## [To be done]
Return, word for word, the lines from the line holding "Turn this picture" through the line holding "BEVEL_SLOPE = 30.0". Include both end lines and no others.

## [Exercise inputs]
....

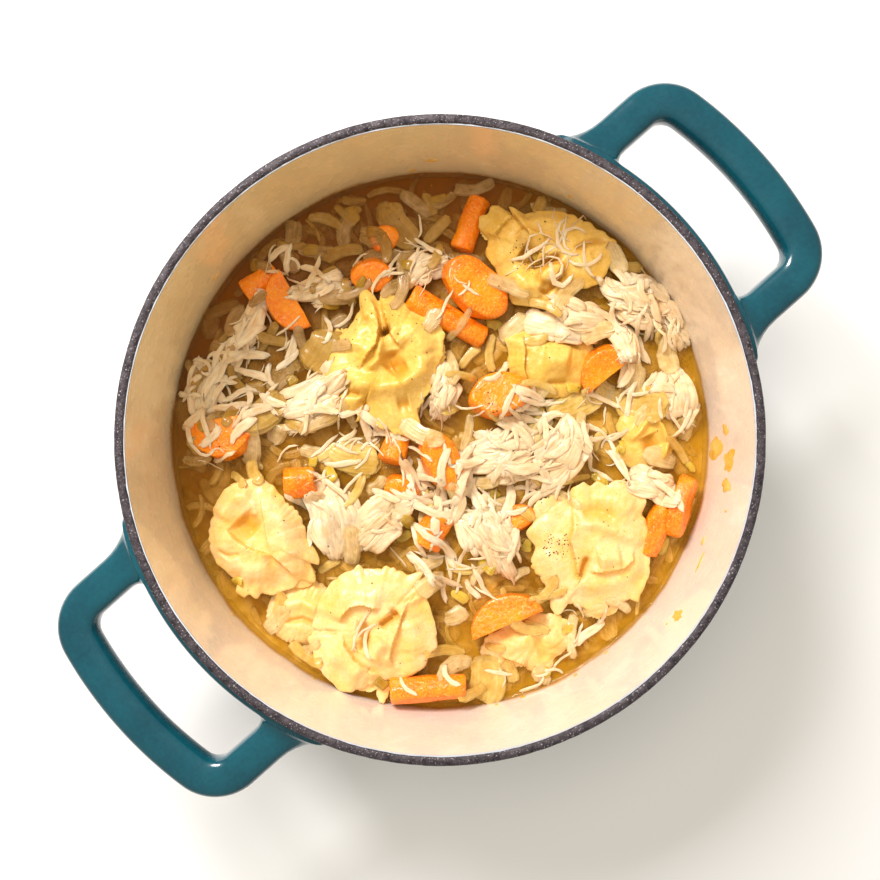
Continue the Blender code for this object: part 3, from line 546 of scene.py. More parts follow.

....

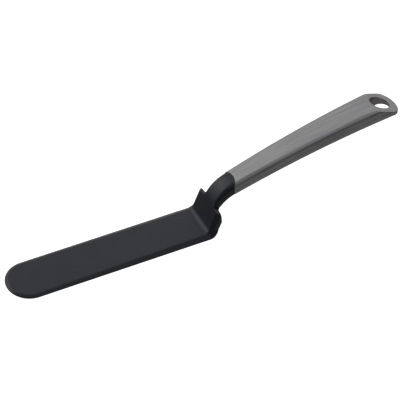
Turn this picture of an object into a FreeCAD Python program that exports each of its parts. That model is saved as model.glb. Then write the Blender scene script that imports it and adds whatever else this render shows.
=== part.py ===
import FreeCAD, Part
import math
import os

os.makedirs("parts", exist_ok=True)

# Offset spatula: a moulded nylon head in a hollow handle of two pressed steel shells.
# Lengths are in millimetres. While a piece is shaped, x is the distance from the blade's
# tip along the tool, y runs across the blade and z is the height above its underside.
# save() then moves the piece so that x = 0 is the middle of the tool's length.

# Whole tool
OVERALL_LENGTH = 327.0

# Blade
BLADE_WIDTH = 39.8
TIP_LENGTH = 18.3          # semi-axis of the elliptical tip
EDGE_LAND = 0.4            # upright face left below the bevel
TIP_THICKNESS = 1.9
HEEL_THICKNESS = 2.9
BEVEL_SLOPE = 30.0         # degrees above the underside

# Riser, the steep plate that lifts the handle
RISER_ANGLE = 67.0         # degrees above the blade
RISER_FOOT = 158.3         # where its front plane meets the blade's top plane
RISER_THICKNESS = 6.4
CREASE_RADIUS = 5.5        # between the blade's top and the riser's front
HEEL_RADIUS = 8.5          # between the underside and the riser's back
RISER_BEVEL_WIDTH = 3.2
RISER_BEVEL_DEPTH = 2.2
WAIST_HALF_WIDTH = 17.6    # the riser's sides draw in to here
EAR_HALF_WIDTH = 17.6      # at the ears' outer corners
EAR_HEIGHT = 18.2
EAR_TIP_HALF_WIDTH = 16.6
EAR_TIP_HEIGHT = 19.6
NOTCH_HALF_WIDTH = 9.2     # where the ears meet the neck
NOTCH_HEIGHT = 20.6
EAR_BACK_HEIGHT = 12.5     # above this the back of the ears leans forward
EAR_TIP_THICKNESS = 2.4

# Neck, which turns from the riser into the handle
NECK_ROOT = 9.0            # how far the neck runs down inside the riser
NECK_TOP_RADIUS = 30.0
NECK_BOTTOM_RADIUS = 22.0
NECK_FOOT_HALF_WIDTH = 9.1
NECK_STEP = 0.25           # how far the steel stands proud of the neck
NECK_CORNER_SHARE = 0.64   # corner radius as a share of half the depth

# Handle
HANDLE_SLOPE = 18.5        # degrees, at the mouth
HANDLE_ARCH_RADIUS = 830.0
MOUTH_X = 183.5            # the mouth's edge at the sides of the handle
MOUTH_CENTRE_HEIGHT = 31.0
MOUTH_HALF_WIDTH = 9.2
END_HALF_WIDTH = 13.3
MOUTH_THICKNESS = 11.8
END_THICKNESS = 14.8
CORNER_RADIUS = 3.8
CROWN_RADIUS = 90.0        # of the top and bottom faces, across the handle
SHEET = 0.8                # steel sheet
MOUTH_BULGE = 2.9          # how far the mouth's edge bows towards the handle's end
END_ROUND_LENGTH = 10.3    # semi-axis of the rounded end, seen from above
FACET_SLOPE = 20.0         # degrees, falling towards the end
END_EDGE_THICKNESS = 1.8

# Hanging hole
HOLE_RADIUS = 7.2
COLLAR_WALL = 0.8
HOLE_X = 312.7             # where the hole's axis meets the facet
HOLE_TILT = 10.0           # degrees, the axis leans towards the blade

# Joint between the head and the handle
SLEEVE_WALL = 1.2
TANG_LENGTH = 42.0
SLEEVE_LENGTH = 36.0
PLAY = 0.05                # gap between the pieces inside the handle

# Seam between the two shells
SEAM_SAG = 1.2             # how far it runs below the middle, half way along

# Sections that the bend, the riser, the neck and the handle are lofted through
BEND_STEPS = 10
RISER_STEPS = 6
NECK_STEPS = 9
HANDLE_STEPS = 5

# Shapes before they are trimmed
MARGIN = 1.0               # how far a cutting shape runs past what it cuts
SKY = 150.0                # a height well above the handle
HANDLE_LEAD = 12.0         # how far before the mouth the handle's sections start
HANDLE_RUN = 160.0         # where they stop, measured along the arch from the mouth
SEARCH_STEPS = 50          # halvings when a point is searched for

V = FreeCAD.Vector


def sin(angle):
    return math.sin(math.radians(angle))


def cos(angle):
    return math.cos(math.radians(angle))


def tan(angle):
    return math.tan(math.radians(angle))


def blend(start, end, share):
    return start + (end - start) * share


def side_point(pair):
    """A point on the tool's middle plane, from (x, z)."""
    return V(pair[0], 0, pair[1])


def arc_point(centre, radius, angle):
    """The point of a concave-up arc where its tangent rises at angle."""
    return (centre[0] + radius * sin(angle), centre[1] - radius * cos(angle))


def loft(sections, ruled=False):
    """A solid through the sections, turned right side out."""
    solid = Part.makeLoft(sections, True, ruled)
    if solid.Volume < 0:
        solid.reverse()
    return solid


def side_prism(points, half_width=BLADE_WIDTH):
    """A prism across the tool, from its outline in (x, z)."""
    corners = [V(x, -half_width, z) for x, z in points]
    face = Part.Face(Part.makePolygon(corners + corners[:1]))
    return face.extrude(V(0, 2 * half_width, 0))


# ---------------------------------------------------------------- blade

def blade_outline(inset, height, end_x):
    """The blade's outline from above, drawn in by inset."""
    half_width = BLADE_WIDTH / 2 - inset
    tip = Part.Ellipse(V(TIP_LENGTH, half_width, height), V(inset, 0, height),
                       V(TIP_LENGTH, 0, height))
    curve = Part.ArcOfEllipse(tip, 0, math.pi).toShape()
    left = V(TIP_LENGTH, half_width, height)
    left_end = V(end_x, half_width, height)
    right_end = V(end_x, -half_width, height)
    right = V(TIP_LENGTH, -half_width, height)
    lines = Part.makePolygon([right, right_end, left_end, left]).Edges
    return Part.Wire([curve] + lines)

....

## [Task response]
Turn this picture of an object into a FreeCAD Python program that exports each of its parts. That model is saved as model.glb. Then write the Blender scene script that imports it and adds whatever else this render shows.
=== part.py ===
import FreeCAD, Part
import math
import os

os.makedirs("parts", exist_ok=True)

# Offset spatula: a moulded nylon head in a hollow handle of two pressed steel shells.
# Lengths are in millimetres. While a piece is shaped, x is the distance from the blade's
# tip along the tool, y runs across the blade and z is the height above its underside.
# save() then moves the piece so that x = 0 is the middle of the tool's length.

# Whole tool
OVERALL_LENGTH = 327.0

# Blade
BLADE_WIDTH = 39.8
TIP_LENGTH = 18.3          # semi-axis of the elliptical tip
EDGE_LAND = 0.4            # upright face left below the bevel
TIP_THICKNESS = 1.9
HEEL_THICKNESS = 2.9
BEVEL_SLOPE = 30.0         # degrees above the underside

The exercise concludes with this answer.